C'era un tempo in cui galleggiavi a metà classifica, l'Europa che contava la vedevi in televisione e pensavi "forse un giorno". In cui l'unico obiettivo era quello di uscire alla "meno peggio" dalla gogna del derby. Era il 1991, 1992, 1993 e i derby si vedevano in casa al tuo posto o fuori casa in Tevere, vicino ai laziali, senza necessariamente il bisogno di accoltellarsi. Finivano sempre 1 a 1, segnavano a turno Voeller, Sosa, Riedle e Rizzitelli. Noiosi fino all'elettroencefalogramma piatto. Ma tanto da nessuna parte dovevi andare, dall'una e dall'altra parte l'unico obiettivo era cercare di sopravvivere fino al prossimo senza far parlare l'avversario. Perchè con un derby ci campavi tutto un girone.

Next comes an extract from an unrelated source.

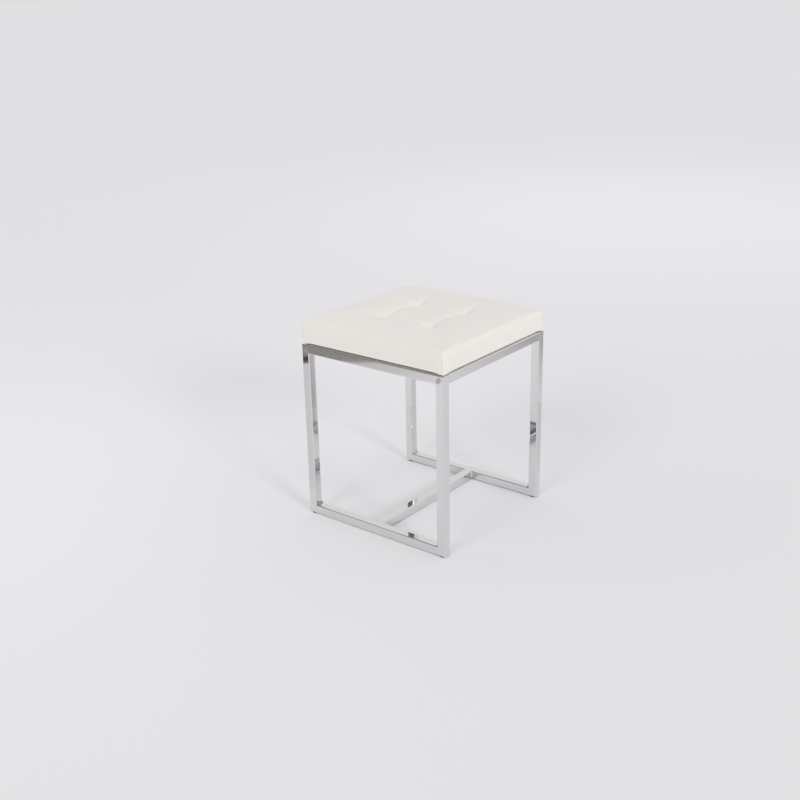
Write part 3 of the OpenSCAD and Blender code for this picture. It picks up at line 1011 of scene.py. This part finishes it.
@dataclass
class ChromeFrame:
    """The welded tube frame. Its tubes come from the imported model, and the welds are added here.

    Sizes are in mm. A ground spot's inset, drop, reach and width are shares of the tube instead, and its
    crown and its sunk rim are shares of its height.
    """

    outer: float = 190.0
    tube: float = 20.0
    edge_radius: float = 2.0
    base: float = 3.0
    top: float = 405.0
    fillet: float = 1.8
    fillet_root: float = 0.3
    sill_fillet: float = 5.0
    spot_rings: tuple[float, ...] = (1.0, 0.85, 0.65, 0.45, 0.2)
    spot_sides: int = 28
    spot_crown: float = 0.9
    spot_sunk: float = 2.0
    spot_height: float = 0.12
    spot_inset: float = 0.62
    spot_drop: float = 0.58
    spot_reach: float = 0.3
    spot_width: float = 0.2
    arc_steps: int = 5

    def fillet_strip(
        self,
        bm: Mesh,
        start: Vector,
        run: Vector,
        one: Vector,
        other: Vector,
        radius: float | None = None,
    ) -> None:
        """Adds a hollow-faced fillet along the corner between two faces.

        Args:
            bm: the mesh that gets it.
            start: one end of the corner's line.
            run: from that end to the other.
            one: unit vector along the first face, away from the corner.
            other: unit vector along the second face, away from the corner.
            radius: how far it reaches over each face, where it isn't a small one.
        """
        radius = radius or self.fillet
        centre = start + (one + other) * radius
        ring = [bm.verts.new(start - (one + other) * self.fillet_root)]
        for step in range(self.arc_steps + 1):
            angle = math.pi / 2 * step / self.arc_steps
            point = centre - other * radius * math.cos(angle) - one * radius * math.sin(angle)
            ring.append(bm.verts.new(point))
        drawn_out(bm, ring, run)

    def groove_filler(self, bm: Mesh, start: Vector, run: Vector, along: Vector, inward: Vector) -> None:
        """Fills the groove between the rounded edges of two tubes that meet flush, as a ground weld does.

        Args:
            bm: the mesh that gets it.
            start: one end of the joint's line, on the shared face.
            run: from that end to the other.
            along: unit vector in the shared face, square to the joint.
            inward: unit vector into the tubes.
        """
        soft = self.edge_radius
        ring = []
        for side, steps in ((-1, range(self.arc_steps + 1)), (1, range(self.arc_steps - 1, -1, -1))):
            for step in steps:
                angle = math.pi / 2 * step / self.arc_steps
                wide = side * soft * (1 - math.sin(angle))
                deep = soft * (1 - math.cos(angle))
                ring.append(bm.verts.new(start + along * wide + inward * deep))
        drawn_out(bm, ring, run)

    def ground_spot(self, bm: Mesh, middle: Vector, along: Vector, across: Vector, out: Vector) -> None:
        """Adds the low oval that grinding leaves of a weld across a corner.

        Args:
            bm: the mesh that gets it.
            middle: its middle, on the tube's face.
            along: half its length.
            across: half its width.
            out: its height at the middle.
        """
        made = bmesh.ops.create_circle(bm, cap_ends=True, segments=self.spot_sides, radius=1.0)
        spot = made["verts"]
        rim = list({edge for vert in spot for edge in vert.link_edges})
        levels = [-self.spot_sunk] * len(spot)
        for radius in self.spot_rings:
            made = bmesh.ops.extrude_edge_only(bm, edges=rim)
            fresh = new_verts(made)
            edges = [item for item in made["geom"] if isinstance(item, bmesh.types.BMEdge)]
            rim = [edge for edge in edges if set(edge.verts) <= set(fresh)]
            for vert in fresh:
                vert.co = vert.co.normalized() * radius
            spot += fresh
            levels += [self.spot_crown - radius * radius] * len(fresh)
        bmesh.ops.contextual_create(bm, geom=rim)
        for vert, level in zip(spot, levels):
            vert.co = middle + along * vert.co.x + across * vert.co.y + out * level

    def plated(
        self,
        bm: Mesh,
        name: str,
        materials: Materials,
        plate: ChromePlate | None = None,
    ) -> bpy.types.Object:
        """Makes a piece of the frame from a mesh of welds.

        Args:
            bm: the welds in mm, freed here.
            name: the piece's name.
            materials: the finished materials.
            plate: how the plating looks there, where it isn't bright.

        Returns:
            The piece, riding on the frame.
        """
        bmesh.ops.recalc_face_normals(bm, faces=bm.faces)
        piece = shown(mesh_from(bm, name, MM), Slot.CHROME, materials)
        if plate:
            piece.data.materials[0] = plate.material()
        return piece

    def ground_welds(self, materials: Materials) -> bpy.types.Object:
        """Makes the ground welds over the upper mitres of the two loops, on their outer faces.

        Args:
            materials: the finished materials.

        Returns:
            One piece with every ground weld.
        """
        bm = bmesh.new()
        middle = self.outer - self.tube * self.spot_inset
        high = self.top - self.tube * self.spot_drop
        reach = self.tube * self.spot_reach
        wide = self.tube * self.spot_width
        for end in (-1, 1):
            for side in (-1, 1):
                place = Vector((side * middle, end * self.outer, high))
                along = Vector((side * reach, 0, reach))
                across = Vector((-side * wide, 0, wide))
                self.ground_spot(bm, place, along, across, Y_WAY * end * self.spot_height)
        plate = ChromePlate("plated_ground_weld", "B6B4B1", 0.32, 9.0, 6.0)
        piece = self.plated(bm, "ground_welds", materials, plate)
        smooth_shade(piece.data)
        return piece

    def groove_fillers(self, bm: Mesh, side: int, end: int) -> None:
        """Fills the grooves at one corner of the frame and at the stretcher's end next to it."""
        inner = self.outer - self.tube
        flat = self.tube - 2 * self.edge_radius
        low = self.top - self.tube
        outside = Vector((side * self.outer, end * inner, low + self.edge_radius))
        self.groove_filler(bm, outside, Z_WAY * flat, Y_WAY, X_WAY * -side)
        beneath = Vector((side * (inner + self.edge_radius), end * inner, low))
        self.groove_filler(bm, beneath, X_WAY * side * flat, Y_WAY, Z_WAY)
        half = flat / 2
        for level, inward in ((self.base + self.tube, Z_WAY * -1), (self.base, Z_WAY)):
            if side > 0:
                joint = Vector((-half, end * inner, level))
                self.groove_filler(bm, joint, X_WAY * flat, Y_WAY, inward)

    def sill_welds(self, materials: Materials) -> bpy.types.Object:
        """Makes the welds inside the lower corners of the two loops, full and with a darker, rougher
        plating.

        Args:
            materials: the finished materials.

        Returns:
            One piece with the four welds.
        """
        bm = bmesh.new()
        inner = self.outer - self.tube
        soft = self.edge_radius
        for side in (-1, 1):
            for end in (-1, 1):
                start = Vector((side * inner, end * (inner + 0.5 * soft), self.base + self.tube))
                run = Y_WAY * end * (self.tube - soft)
                self.fillet_strip(bm, start, run, X_WAY * -side, Z_WAY, self.sill_fillet)
        # A darker, rougher plating than the bright chrome.
        plate = ChromePlate("darker_sill_weld", "A8A19C", 0.3, 2.5, 3.0)
        return self.plated(bm, "sill_welds", materials, plate)

    def welds(self, materials: Materials) -> bpy.types.Object:
        """Makes the weld fillets in the inner corners where the tubes meet.

        Args:
            materials: the finished materials.

        Returns:
            One piece with every fillet.
        """
        bm = bmesh.new()
        inner = self.outer - self.tube
        soft = self.edge_radius
        upright = Z_WAY * (self.tube - 2 * soft)
        half = self.tube / 2
        for side in (-1, 1):
            for end in (-1, 1):
                foot = Vector((side * half, end * inner, self.base + soft))
                self.fillet_strip(bm, foot, upright, X_WAY * side, Y_WAY * -end)
                low = Vector((side * inner, end * inner, self.top - self.tube + soft))
                self.fillet_strip(bm, low, upright, X_WAY * -side, Y_WAY * -end)
                self.groove_fillers(bm, side, end)
                deep = Y_WAY * end * (self.tube - 2 * soft)
                lintel = Vector((side * inner, end * (inner + soft), self.top - self.tube))
                self.fillet_strip(bm, lintel, deep, X_WAY * -side, Z_WAY * -1)
        return self.plated(bm, "weld_fillets", materials)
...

Poi sono arrivati anni migliori, le prime posizioni le vedevi, le toccavi, ci provavi, qualche volta ci arrivavi. E il derby non era solo la stracittadina, erano 3 punti in più o in meno nella strada in salita per renderla meno ripida. E non è un caso che di pareggi non se ne vedessero dal 2007.

E invece ieri pareggio è stato.
Per gli amici, l'ennesima occasione buttata.

E va bene, poteva andare peggio, loro sono stati più squadra. 
Sono andati in vantaggio e sono stati anche bravi a tenerlo.
Fino a quando è arrivato uno di quei momenti che cambia una partita.
Sulla possibilità di fare il due a zero, il rigore lo sbagliano.
E da lì è black out biancoazzurro, ora lo sanno anche loro. 
Questo risultato si può ribaltare.
E quando Totti mette dentro il rigore che danno a noi, che religiosamente non guardo come da 22 anni a questa parte, ma attendo senza fiato con la testa nascosta tra le gambe, a quel punto lo dovremmo sapere pure noi.
E' ora di vincere.
O quantomeno di provarci. 
Con la rabbia, con la corsa, con quella voglia che hai solo quando vuoi veramente qualcosa. Contro tutte le paure, con tutti i rischi.
Ma noi no.
Noi non ce la facciamo.
Noi non lo vogliamo.
Bastava pressarli alti, chiuderli nella loro area, sfruttare la superiorità numerica che un sacrosanto cartellino rosso aveva decretato.
Buttare la palla in mezzo senza soluzione di continuità. Fino allo sfinimento.
Giocare con la loro paura.
E invece noi abbiamo continuato ad applicare l'unico schema che ci riesce da anni: 
"Totti che porta palla e tutti gli altri a fanculo".
Ma se in 11 contro 10 ci puoi provare, in 1 contro 10 ringrazia il cielo che arriva il triplice fischio.
E finisce esattamente come finiva quando non contavamo niente.
Forse qualche cosa vorrà pur dire.

Non è tempo per noi, e forse non lo sarà mai, canterebbe il buon Liga.

Ma visto che siamo tornati ai tempi antichi e in modalità "ariconsolate cò l’aglietto", il poker datevelo in faccia, cari cugini che non c'ho.
Alla prossima.
"Con tutto l'odio che c'è, sempre più grande".